To edit an exclusion later, click its name in the exclusions list, enter new settings and click Update.

For more help with Exploit Mitigation exclusions see the following:

Ransomware Protection Exclusions

You can exclude applications or folders used by applications from protection against ransomware.

You might want to exclude an application that we've incorrectly detected as a threat or an application that is incompatible with ransomware protection. For example, if you have an application that encrypts data, you might want to exclude it. This stops us from detecting the application as ransomware.

You might also want to exclude folders used by applications that show performance issues when monitored by ransomware protection. For example, you might want to exclude folders used by backup applications.
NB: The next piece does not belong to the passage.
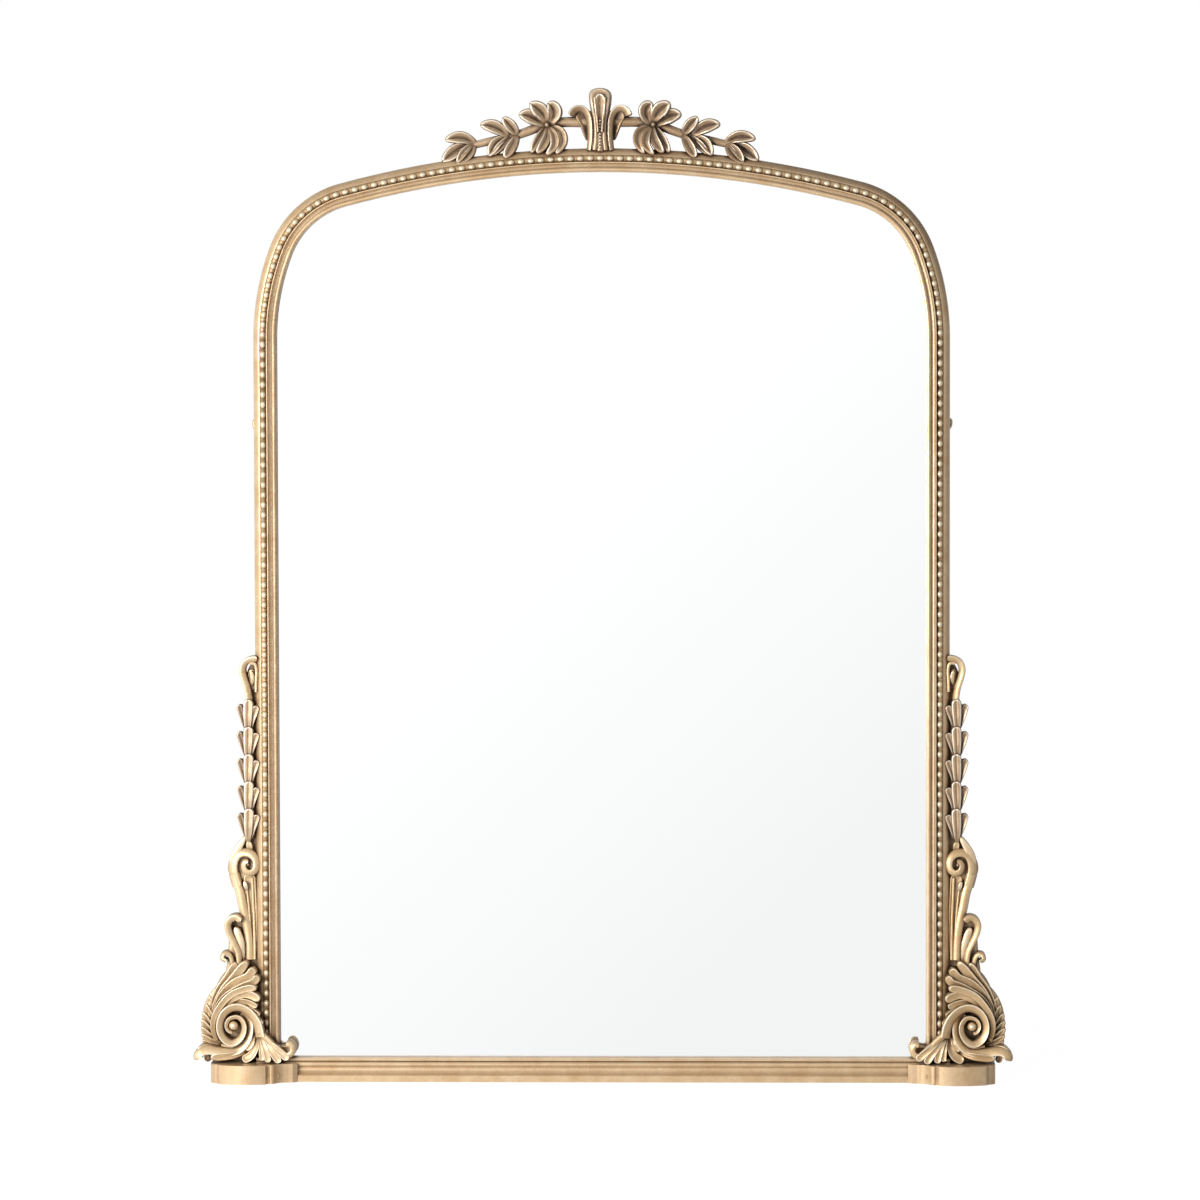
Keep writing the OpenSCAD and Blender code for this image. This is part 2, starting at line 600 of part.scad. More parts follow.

Adding exclusions reduces your protection.

We recommend that you add exclusions in a policy and assign that policy only to those users and devices where the exclusions are necessary.

To create a policy ransomware protection exclusion, do as follows:

  1. Click Add Exclusion (on the right of the page).

    The Add Exclusion dialog is displayed.

  2. In Exclusion Type, select Ransomware Protection (Windows) or Ransomware Protection (Mac).

  3. Choose whether you want to exclude a process or a folder.

    Choose Process to exclude an application.

  4. In VALUE, enter the path for the process or folder you want to exclude.

    You can only exclude a folder by its local path. You can't exclude it by its remote path in UNC format, for example \\servername\shared-folder.

    You can use variables when you exclude processes or folders.

  5. Click Add or Add Another.

To edit an exclusion later, click its name in the exclusions list, enter new settings and click Update.

For more help with Ransomware Protection exclusions see Ransomware Protection exclusions.

Desktop Messaging

Desktop messaging sends you notifications about threat protection events. It's on by default.

You can enter your own message to add to the end of standard notifications.